The first is that she was in love with a white settler, upsetting her dad, the Chief, no end. He had the guy thrown over the falls to his death, solving one problem but causing another when his daughter, witnessing her Romeo's execution, also threw herself over the falls to join her lover eternally.

The second is pretty similar, except the suitor rejected by her pop was Opachee, a mere brave and thus unworthy of his daughter's hand in the chief's eyes. She tossed herself over the falls when the Chief forbid their marriage. Pretty picky guy, if you ask us.

At any rate, legend goes that at 9:15 AM of any bright, sunny morning, the "Spirit of the Mist," as Onoko's ghost is known, appears as a veiled Lady in White floating over the boiling waters below the Falls.

Charles Skinner, in his 1896 book Myths And Legends Of Our Own Land, has his own tale. In his story, Onoko is a mighty Lenni-Lanape chief. He was big, strong, and daring. Onoko was engaged to Wenonah, the fairest of her tribe, and had known nothing but success in peace, war, and love.

And as we all know, nothing tweaks the gods as much as a godlike mortal. The envious Miche Manitou, a Delaware tribe evil spirit akin to the Norse Loki, had all he could take of the noble Onoko.

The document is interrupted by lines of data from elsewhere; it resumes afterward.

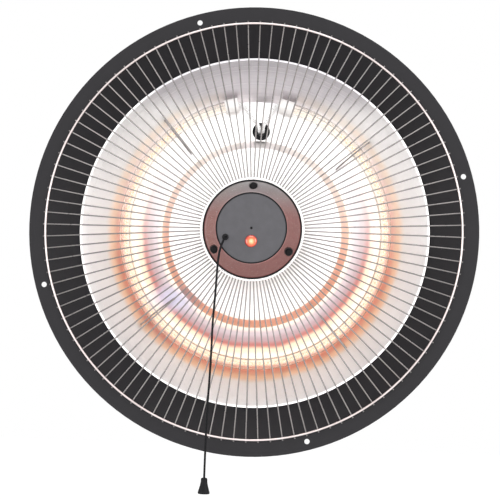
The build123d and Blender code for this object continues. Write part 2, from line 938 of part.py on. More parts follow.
def make_gland_lock_nut():
    place = gland_place(cover_front - lock_nut_height)
    return nut(place, gland_flats, lock_nut_height, gland_thread_dia + 2 * fit_gap)


def bracket_bolt_places(depth):
    """Planes of the bracket's two bolts, above and below the axis."""
    middle = bracket_span / 2 + bracket_foot / 2
    return [spot(middle, clock, depth) for clock in (0, 180)]


def make_bracket():
    half, out = bracket_span / 2, bracket_span / 2 + bracket_foot
    corners = [
        (cover_back, -out), (cover_back, -half + bracket_gauge),
        (bridge_back - bracket_gauge, -half + bracket_gauge),
        (bridge_back - bracket_gauge, half - bracket_gauge),
        (cover_back, half - bracket_gauge), (cover_back, out),
        (foot_back, out), (foot_back, half), (bridge_back, half), (bridge_back, -half),
        (foot_back, -half), (foot_back, -out),
    ]
    strap = Plane.YZ * make_face(Polyline(*corners, close=True))
    body = extrude(strap, bracket_width / 2, both=True)
    body = fillet(body.edges().filter_by(Axis.X).group_by(Axis.Y)[-1], bracket_gauge)
    body -= true_bar(spot(0, 0, bridge_back - bracket_gauge), eye_dia, bracket_gauge)
    for place in bracket_bolt_places(cover_back):
        body -= bar(place, bracket_bolt_dia + hole_play, bracket_gauge)
    return body


def make_bracket_bolts():
    bolts = []
    for place in bracket_bolt_places(foot_back):
        head = hexagon(place, bracket_nut_flats, bracket_head_height)
        depth = bracket_gauge + cover_gauge + bracket_head_height + thread_end
        bolts.append(head + place * extrude(round_section(bracket_bolt_dia), -depth))
    return Compound(bolts)


def make_bracket_nuts():
    nuts = []
    for place in bracket_bolt_places(cover_front - bracket_head_height):
        nuts.append(nut(place, bracket_nut_flats, bracket_head_height, bracket_bolt_dia + 2 * fit_gap))
    return Compound(nuts)


pieces = {
    "shade": make_shade,
    "reflector": make_reflector,
    "stand_offs": make_stand_offs,
    "stand_off_screws": make_stand_off_screws,
    "lamp_tube": make_lamp_tube,
    "lamp_filament": make_filament,
    "lamp_end_caps": make_end_caps,
    "lamp_leads": make_leads,
    "lead_grommet": make_grommet,
    "lamp_clips": make_clips,
    "guard": make_guard,
    "centre_column": make_column,
    "centre_spacer": make_spacer,
    "tie_rod": make_rod,
    "front_nut": make_front_nut,
    "rear_nuts": make_rear_nuts,
    "rear_washers": make_rear_washers,
    "switch_harness": make_harness,
    "cap_base_plate": make_base_plate,
    "cap_shell": make_cap_shell,
    "cap_face_plate": make_face_plate,
    "cap_screws": make_cap_screws,
    "cap_nuts": make_cap_nuts,
    "face_post": make_face_post,
    "face_screw": make_face_screw,
    "indicator_lens": make_lens,
    "indicator_body": make_indicator,
    "cord_bush": make_bush,
    "switch_body": make_switch_body,
    "switch_pin": make_switch_pin,
    "lever_spring": make_lever_spring,
    "switch_lever": make_lever,
    "cord_bead": make_bead,
    "cord_stub": make_cord_stub,
    "pull_cord": make_pull_cord,
    "cord_knob": make_knob,
    "rear_housing": make_housing,
    "housing_screws": make_housing_screws,
    "rear_cover": make_cover,
    "insulating_disc": make_insulator,
    "terminal_block": make_terminal_block,
    "terminal_screws": make_terminal_screws,
    "earth_screw": make_earth_screw,
    "gland_body": make_gland_body,
    "gland_dome_nut": make_gland_nut,
    "gland_lock_nut": make_gland_lock_nut,
    "hanging_bracket": make_bracket,
    "bracket_bolts": make_bracket_bolts,
    "bracket_nuts": make_bracket_nuts,
}

os.makedirs("parts", exist_ok=True)
for name, make in pieces.items():
    export_step(make(), f"parts/{name}.step")
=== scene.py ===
from math import cos, pi, radians, sin

import bmesh
import bpy
from mathutils import Matrix, Vector


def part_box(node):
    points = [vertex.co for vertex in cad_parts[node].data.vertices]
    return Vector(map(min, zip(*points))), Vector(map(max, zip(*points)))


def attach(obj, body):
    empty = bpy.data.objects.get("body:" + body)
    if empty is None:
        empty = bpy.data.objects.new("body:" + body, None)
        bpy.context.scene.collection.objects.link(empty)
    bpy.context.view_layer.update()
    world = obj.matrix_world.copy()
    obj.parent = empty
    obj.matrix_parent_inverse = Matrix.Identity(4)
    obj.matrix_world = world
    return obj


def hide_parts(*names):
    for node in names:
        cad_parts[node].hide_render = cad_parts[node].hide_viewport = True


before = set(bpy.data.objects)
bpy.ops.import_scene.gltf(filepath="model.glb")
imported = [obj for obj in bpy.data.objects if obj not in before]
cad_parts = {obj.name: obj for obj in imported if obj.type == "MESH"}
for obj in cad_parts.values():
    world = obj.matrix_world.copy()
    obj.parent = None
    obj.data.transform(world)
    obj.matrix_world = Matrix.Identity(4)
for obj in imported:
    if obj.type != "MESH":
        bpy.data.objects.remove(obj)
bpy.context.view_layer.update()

# Dresses the hanging carbon heater. The heater's axis is Y, its warm face looks along -Y, and +Z is up.
# A clock angle is measured about the axis in degrees, seen from the front, clockwise from the top.

bl_info = {
    "name": "Hanging Carbon Heater",
    "version": (1, 0, 0),
    "blender": (4, 5, 0),
    "location": "View3D > Sidebar > Heater",
    "description": "Builds and finishes a hanging carbon heater with its guard, ring lamp and pull cord",
    "category": "Object",
}

MM = 0.001


def node_span(node, axis):
    """Lowest and highest value of a CAD node along one axis, in metres."""
    low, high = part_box(node)
    return low[axis], high[axis]


REFLECTOR_RADIUS = node_span("reflector", 0)[1]
HUB_FRONT = node_span("guard", 1)[0]
LENS_FRONT, LENS_BACK = node_span("indicator_lens", 1)

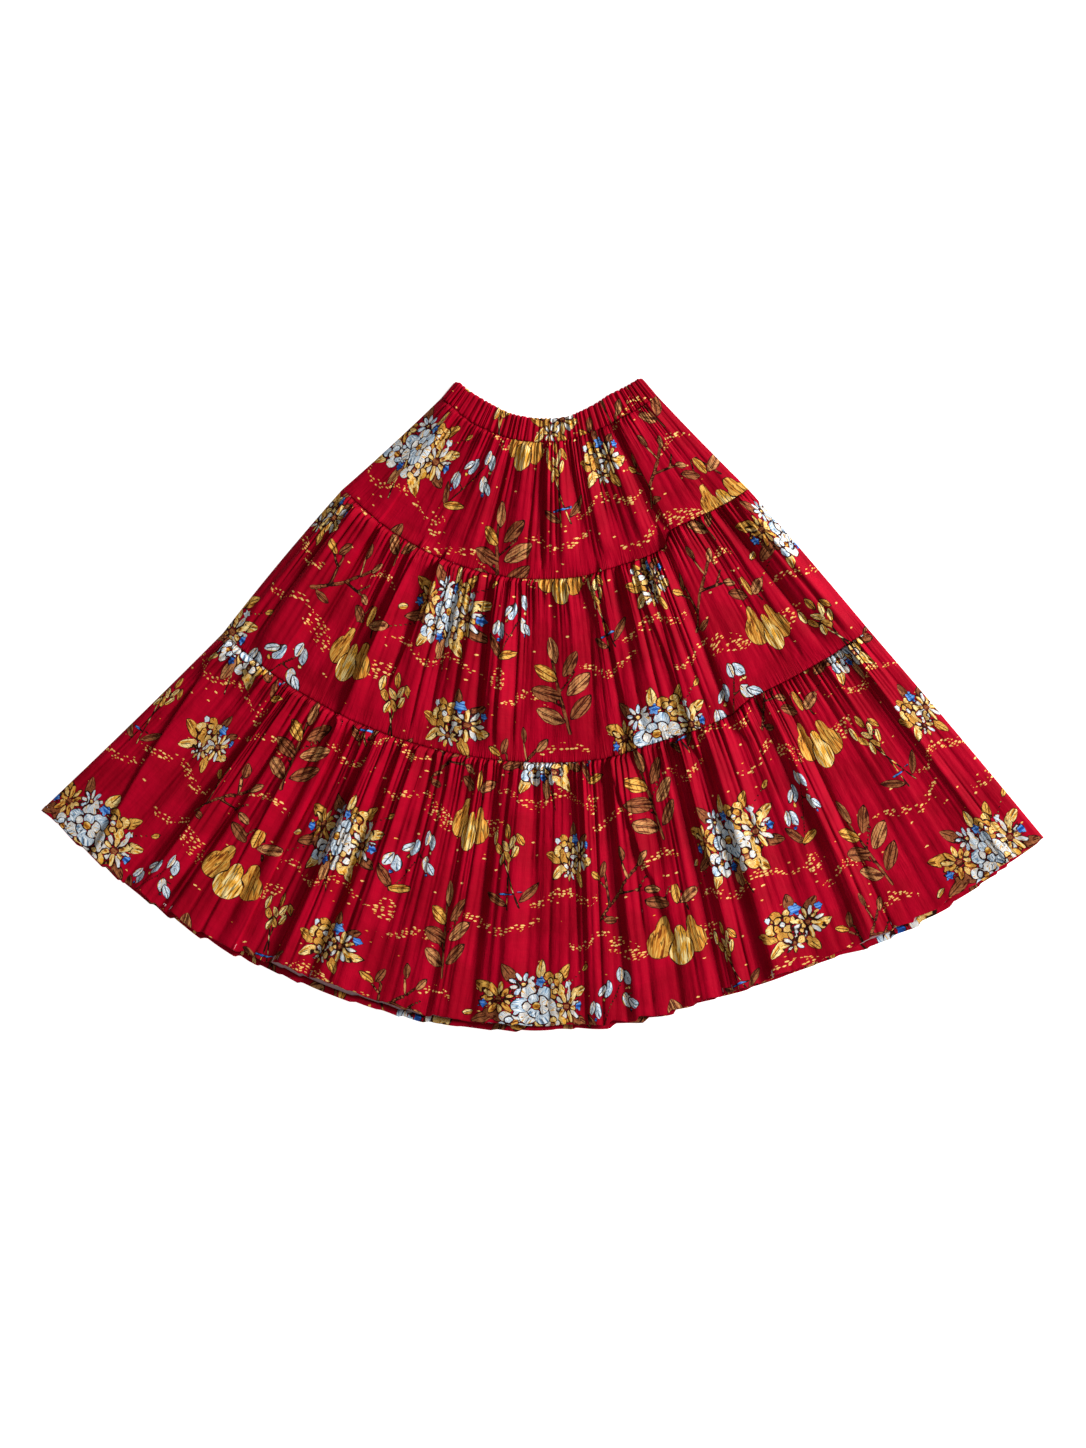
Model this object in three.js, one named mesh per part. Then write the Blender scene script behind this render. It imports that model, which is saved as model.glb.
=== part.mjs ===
// A tiered swing skirt of cotton print, laid flat on its back with the waist towards +Y.
// An elastic waistband and three tiers, each a straight strip gathered to the edge of the one
// above it. Every tier has a front panel, which shows, and a back panel, which lies under it.
// Laid flat the skirt is a fan: places on it are given by an angle from the middle line, in
// degrees, and a radius from the point where its two sides would meet. Millimetres, +Z up.
import * as THREE from 'three';

// Cloth and seams
const BACK_CLOTH = 1.5; // wall of a back panel, flat on the surface that it lies on
const FRONT_CLOTH = 1.8; // wall of a front panel, across its folds
const GAP = 0.3; // between neighbouring panels at a seam, and between the layers
const HEM_TURN = 1.0; // the turned hem stands this much thicker than the panel
const HEM_WIDTH = 9; // of the turned hem
const HEM_REACH = 40; // how far from the hem the front is raised by the turned hem under it
const HEM_DRAW = 0.3; // how far a fold draws the hem back, as a share of its height
const BAND_CLOTH = 3.0; // waistband: two layers of cloth round an elastic
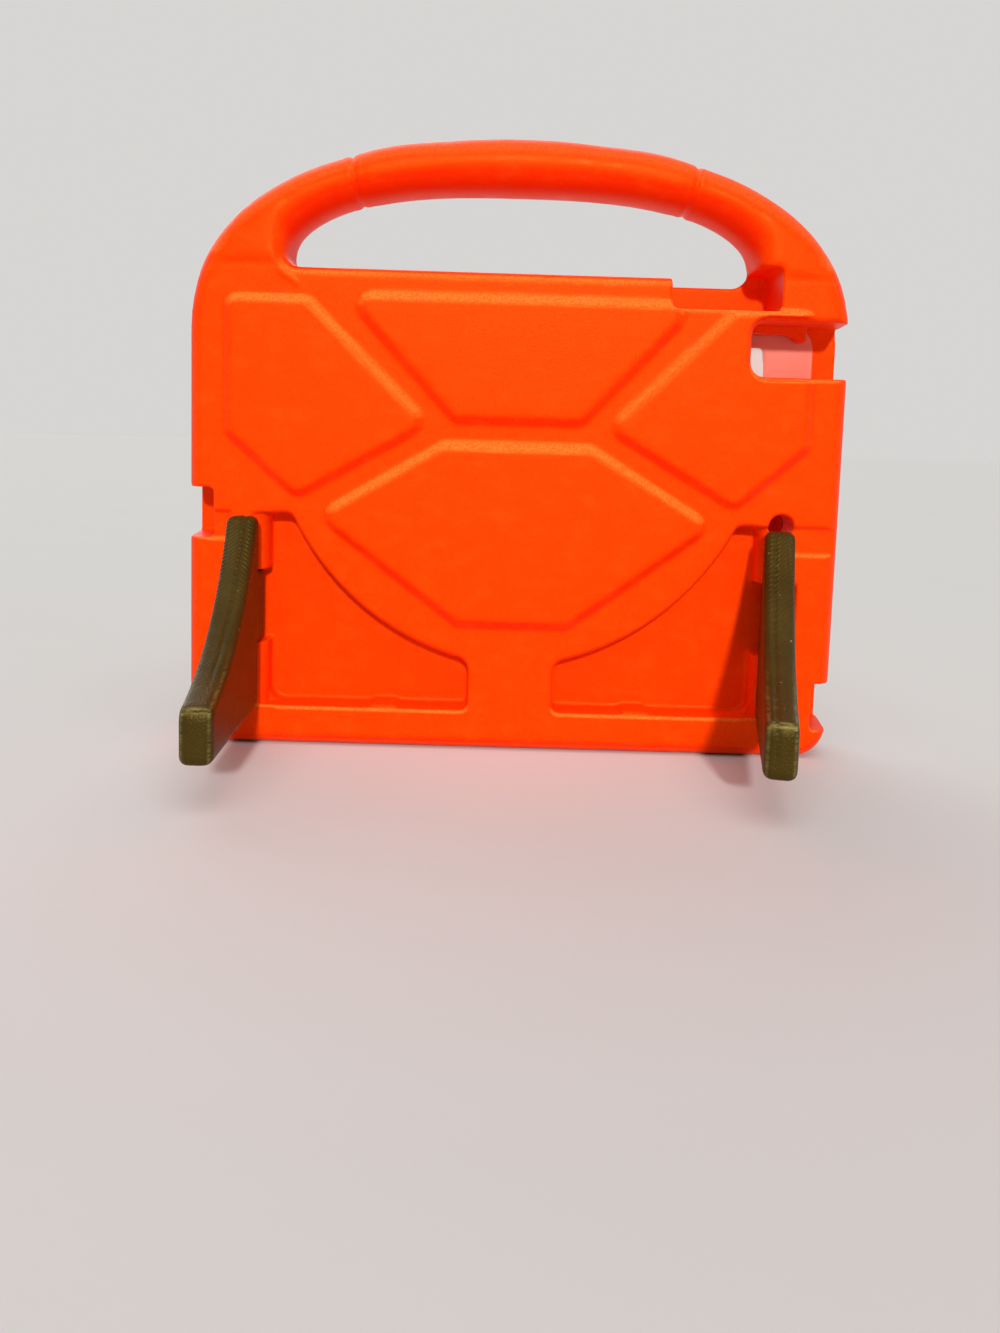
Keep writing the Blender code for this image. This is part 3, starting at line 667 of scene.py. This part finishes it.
def makeCase():
    piece = mergedCopy("case_body", "case_shell")
    cutAway(piece, boxCutter("slotCorner", *caseShell["slotCorner"], caseShell["slotRounding"]))
    half = caseShell["windowHalf"]
    near, far = caseShell["windowDepth"]
    low, high = caseShell["windowHeight"]
    cutAway(piece, boxCutter("windowEdge", (-half, near, low), (half, far, high), caseShell["windowRounding"]))
    closeHole(piece, caseShell["lensPlace"], caseShell["lensRadius"], caseShell["lensWeb"])
    voxelRemesh(piece, caseShell["voxel"] * mm)
    print("stage: case remeshed,", len(piece.data.vertices))
    smooth(piece, caseShell["softTimes"])
    places = vertexPlaces(piece) / mm
    # the handle's rounding starts higher over the body's straight top edge
    start = 175 - 8.5 * eased(np.abs(places[:, 0]), 70, 78)
    weightGroup(piece, "handle", np.clip((places[:, 2] - start) / 5, 0, 1))
    smooth(piece, caseShell["handleTimes"], "handle")
    weightGroup(piece, "panels", panelWeights(piece))
    smooth(piece, caseShell["panelTimes"], "panels")
    shapeArch(piece)
    shapeArms(piece)
    shapeSeams(piece)
    thinOut(piece, caseShell["triangles"])
    piece.vertex_groups.clear()
    paintCaseLightAndWear(piece)
    piece.data.materials.append(orangeFoamMaterial)
    selectOnly(piece)
    bpy.ops.object.shade_smooth()
    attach(piece, "case")
    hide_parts("case_body")
    print("stage: case,", len(piece.data.polygons), "triangles")


# Legs: flat foam stands with rounded edges, and the thin line where their mould parted

legPiece = {
    "voxel": 0.36,
    "softTimes": 6,
    "toeTimes": 45,          # the toes are rounder than the rest
    "triangles": 120000,
    "hingeY": -7.65,
    # each leg's hinge, its directions from there to the toe and across it, and its parting line
    "left": {"hingeX": -92.5, "along": (0.0349, -0.9994), "across": (0.9994, 0.0349),
             "line": 1.0, "lineEnd": 38},
    "right": {"hingeX": 92.5, "along": (-0.2079, -0.9781), "across": (0.9781, -0.2079),
              "line": -1.5, "lineEnd": 20},
    "lineDepth": 0.42,
    "lineHalf": 0.42,
    "nubHeight": 0.35,       # the small raised nub at the top of the left leg's line
}


def alongLeg(places, side):
    # how far each place is from the hinge, towards the toe and across the leg, in mm
    leg = legPiece[side]
    flat = places[:, :2] / mm - np.array((leg["hingeX"], legPiece["hingeY"]))
    return flat @ np.array(leg["along"]), flat @ np.array(leg["across"])


def shapeLeg(piece, side):
    places, normals = vertexPlaces(piece), vertexNormals(piece)
    leg = legPiece[side]
    reach, offset = alongLeg(places, side)
    faceSide = np.abs(normals[:, :2] @ np.array(leg["across"]))
    z = places[:, 2] / mm
    edge = 1 - eased(faceSide, 0.45, 0.85)
    away = offset - leg["line"]
    # the parting line wanders a little and fades towards the toe
    wander = 0.12 * np.sin(z * 0.41) + 0.07 * np.sin(z * 1.3 + 1)
    if side == "left":
        rough = 0.8 + 0.2 * np.sin(z * 2.3)
    else:
        rough = 0.62 + 0.38 * np.sin(z * 2.9) * np.sin(z * 0.9)
    fade = eased(z, leg["lineEnd"] - 6, leg["lineEnd"] + 8)
    line = np.exp(-((away + wander) / legPiece["lineHalf"]) ** 2)
    groove = legPiece["lineDepth"] * line * rough * fade * edge
    # beside the line the foam swells a little
    swell = 0.12 * ridge(np.abs(away) - 1.4, 1.4) * fade * edge
    amount = swell - groove
    if side == "left":
        nub = np.exp(-((away - 0.2) / 0.5) ** 2) * eased(z, 81.0, 81.7) * ridge(reach - 1, 1.4)
        amount = amount + legPiece["nubHeight"] * nub
    setPlaces(piece, places + normals * (amount * mm)[:, None])


def toeWeights(piece, side):
    reach, offset = alongLeg(vertexPlaces(piece), side)
    return 0.25 + 0.75 * eased(reach, 55, 70)


def paintLegWearAndHighlight(piece, side):
    # the toes' rounded edges are worn paler, most of all at their upper corner, where faces that turn upwards
    # get the pale colour as a painted highlight as well as wear
    places, normals = vertexPlaces(piece), vertexNormals(piece)
    leg = legPiece[side]
    reach, offset = alongLeg(places, side)
    faceSide = np.abs(normals[:, :2] @ np.array(leg["across"]))
    corner = ridge(faceSide - 0.62, 0.34) * eased(reach, 40, 72) * 0.4
    end = normals[:, :2] @ np.array(leg["along"])
    shoulder = ridge(end - 0.72, 0.3) * eased(normals[:, 2], 0.2, 0.55) * eased(reach, 60, 72)
    setWearAndPaintedLight(piece, np.clip(corner + shoulder, 0, 1))


def makeLeg(side):
    piece = mergedCopy(side + "_leg", side + "_stand_leg")
    voxelRemesh(piece, legPiece["voxel"] * mm)
    smooth(piece, legPiece["softTimes"])
    weightGroup(piece, "toe", toeWeights(piece, side))
    smooth(piece, legPiece["toeTimes"], "toe")
    shapeLeg(piece, side)
    thinOut(piece, legPiece["triangles"])
    piece.vertex_groups.clear()
    paintLegWearAndHighlight(piece, side)
    piece.data.materials.append(oliveFoamMaterial)
    selectOnly(piece)
    bpy.ops.object.shade_smooth()
    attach(piece, side + "_leg")
    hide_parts(side + "_leg")
    print("stage:", side, "leg,", len(piece.data.polygons), "triangles")


def dressNode(nodeName, material):
    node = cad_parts[nodeName]
    node.material_slots[0].material = material


makeCase()
makeLeg("left")
makeLeg("right")
dressNode("screen_film", clearFilmMaterial)
dressNode("left_hinge_pin", pinSteelMaterial)
dressNode("right_hinge_pin", pinSteelMaterial)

One day while the happy pair were paddling around in a canoe whispering sweet nothings, Manitou struck. Skinner described him with "the scowl of hatred...on his face, thunder crashed about his head, and fire snapped from his eyes..." He was one peeved spirit.

He split the mountains, creating a huge crevasse 1,000 feet deep. The waters rushed through them, carrying our suddenly star-crossed lovers to certain doom. They wrapped their arms around each other and met their fate together. Manitou stormed back to his mountain lair, no doubt thinking it was good to be a god.

No ghosties came from the Skinner lore, just a couple of geographic tidbits. The watery chasm that Manitou created is now known as the Lehigh River. And the memory of Onoko is forever preserved in the name of a glen and cascade a short distance above Mauch Chunk.

Be careful if you want to take a little trek and try to spy Onoko. Glen Onoko Falls Trail is a very intense loop hike with 875 foot rise. A sign at the trail head warns hikers that several people have fallen to their deaths on the path. But if you can get there in one piece, it's worth the trip.